Ninety-three percent of respondents believe artificial intelligence will "transform payments." Fewer than 20% have deployed AI beyond a pilot phase. The pilots are universally described as "valuable learnings." When asked what was learned, respondents consistently replied that "more research is needed" and that "the question requires careful consideration." A major Australian financial institution's head of product noted that AI pilots "have demonstrated the potential of the technology" whilst "highlighting implementation complexity." The implementation complexity had, she admitted, been "not fully understood when the pilot commenced." The pilot concluded three months ago. Further pilots have been approved.

The research shows that AI deployment in payments remains in early stages with unclear outcomes. Forty-seven percent of organisations running pilots reported "positive results." Twenty-one percent reported "neutral outcomes." Seventeen percent reported "unforeseen technical challenges." Fifteen percent could not find the pilot project's final report.

Customer-Led, Customer-Ignored

Seventy-eight percent of respondents describe their organisation as "customer-led." The financial services sector's Net Promoter Score sits at negative four, suggesting that customers, on aggregate, actively discourage others from using financial services. This disconnect is not addressed in the report. The report instead notes that "customer-centric strategy remains foundational to competitive positioning" and recommends "further research into customer preferences to inform strategic direction."

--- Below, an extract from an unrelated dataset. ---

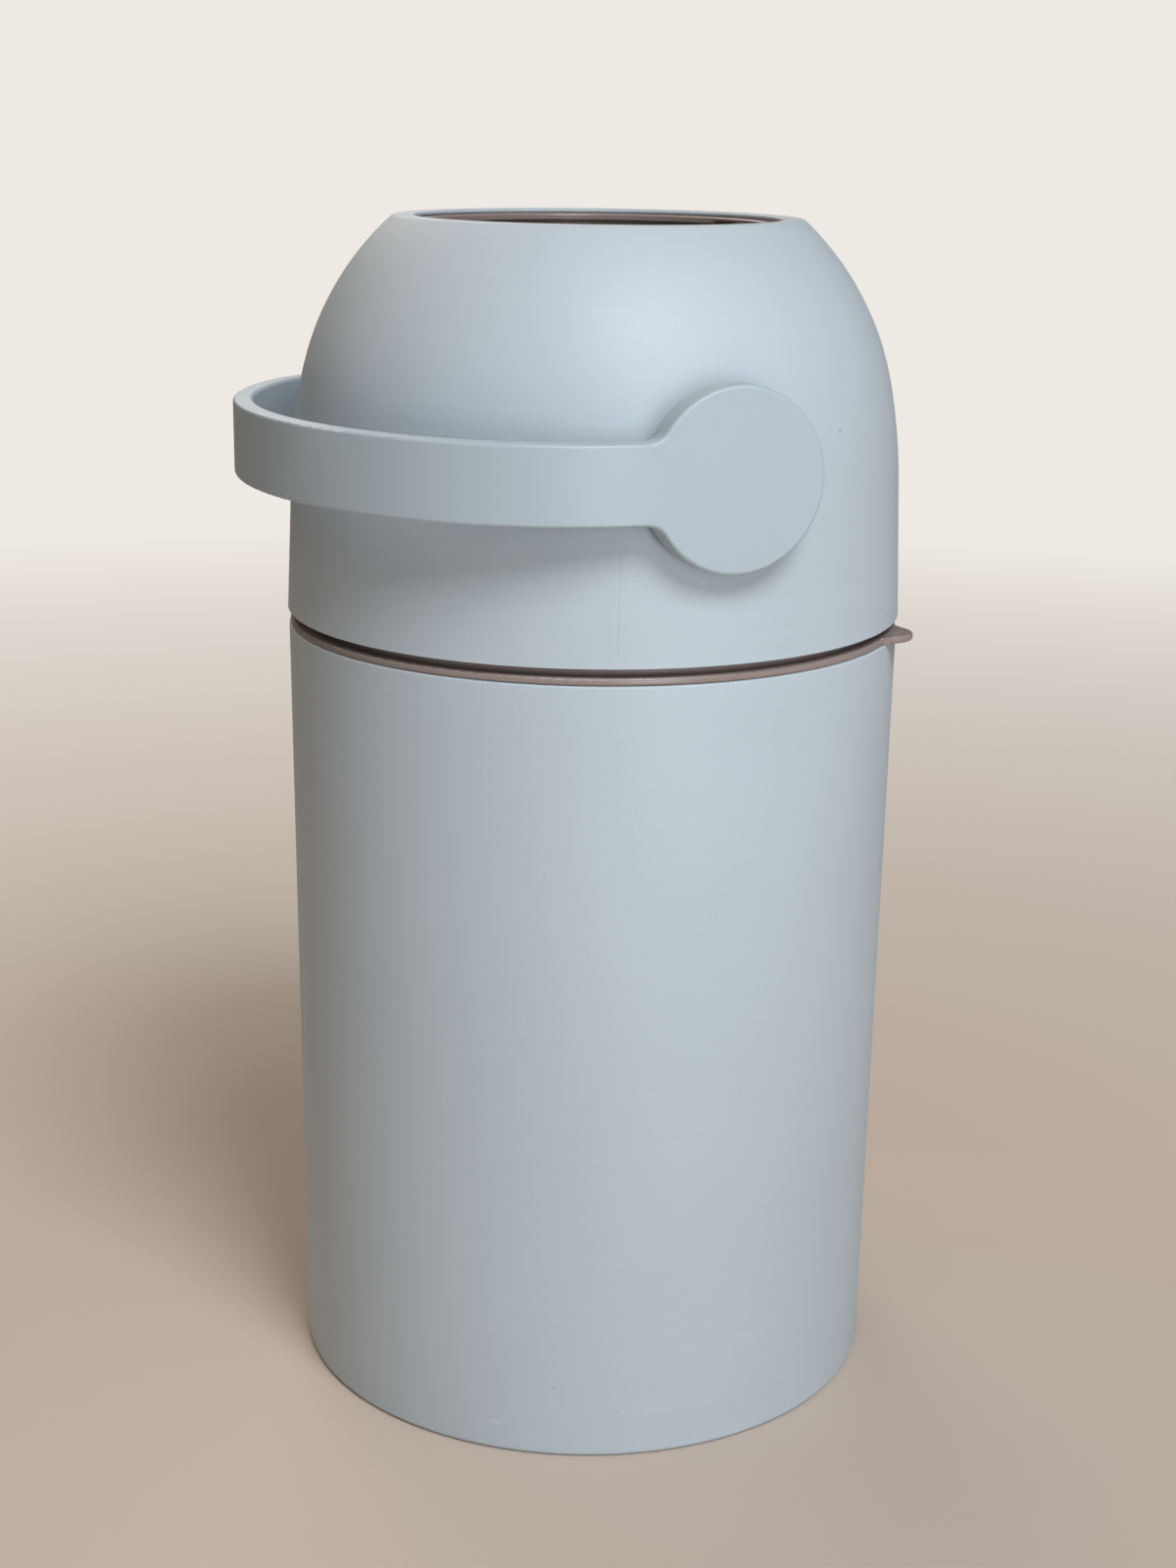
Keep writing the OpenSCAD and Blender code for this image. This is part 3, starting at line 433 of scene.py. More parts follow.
def moulded_plastic(name, colour, roughness, skin, use, marks=()):
    """A plastic with the moulded skin and the marks of use; skin and use hold the values of
    those two groups. Each mark is its start and end in millimetres, half its width, and its
    colour and strength."""
    material = bpy.data.materials.new(name)
    material.use_nodes = True
    tree = material.node_tree
    shader = tree.nodes["Principled BSDF"]
    skin_node = add_node(tree, "ShaderNodeGroup", node_tree=moulded_skin)
    skin_node.inputs["Color"].default_value = (*colour, 1)
    skin_node.inputs["Roughness"].default_value = roughness
    for label, value in skin.items():
        skin_node.inputs[label].default_value = value
    wear_node = add_node(tree, "ShaderNodeGroup", node_tree=wear_and_edge_highlight)
    feed(tree, wear_node.inputs["Color"], skin_node.outputs["Color"])
    for label, value in use.items():
        wear_node.inputs[label].default_value = value
    marked = wear_node.outputs["Color"]
    for start, end, half_width, mark_colour, strength in marks:
        mark = add_node(tree, "ShaderNodeGroup", node_tree=single_mark)
        feed(tree, mark.inputs["Color"], marked)
        mark.inputs["Mark Color"].default_value = (*mark_colour, 1)
        mark.inputs["Start"].default_value = [value / 1000 for value in start]
        mark.inputs["End"].default_value = [value / 1000 for value in end]
        mark.inputs["Half Width"].default_value = half_width / 1000
        mark.inputs["Strength"].default_value = strength
        marked = mark.outputs["Color"]
    feed(tree, shader.inputs["Base Color"], marked)
    rough = maths(tree, "ADD", skin_node.outputs["Roughness"], wear_node.outputs["Roughness"])
    feed(tree, shader.inputs["Roughness"], rough)
    bump = add_node(tree, "ShaderNodeBump")
    bump.inputs["Distance"].default_value = SKIN_BUMP
    feed(tree, bump.inputs["Height"], skin_node.outputs["Height"])
    feed(tree, shader.inputs["Normal"], bump.outputs["Normal"])
    shader.inputs["IOR"].default_value = PLASTIC_IOR
    return material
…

The research was commissioned by a Big 4 consulting firm that also provides implementation services for the transformations described in the report. This is disclosed on page 71 of a 72-page document. When asked about the apparent conflict of interest, the consulting firm confirmed that "client success is our primary concern" and that "our recommendations are evidence-based." The evidence, the firm notes, suggests that clients require consulting services. The firm is well positioned to provide those services.

What This Means For Action

The report concludes that the payments industry is "positioned for growth" whilst simultaneously "constrained by legacy investment" and "competing priorities" that remain unresolved. Executives are "confident about direction" but "uncertain about capability." Technology is "strategic" but "underutilised." AI will "transform payments" and "require further research."

The report recommends further research. That research has already been commissioned. The findings are expected in Q3 2026. They will almost certainly recommend that further research is needed.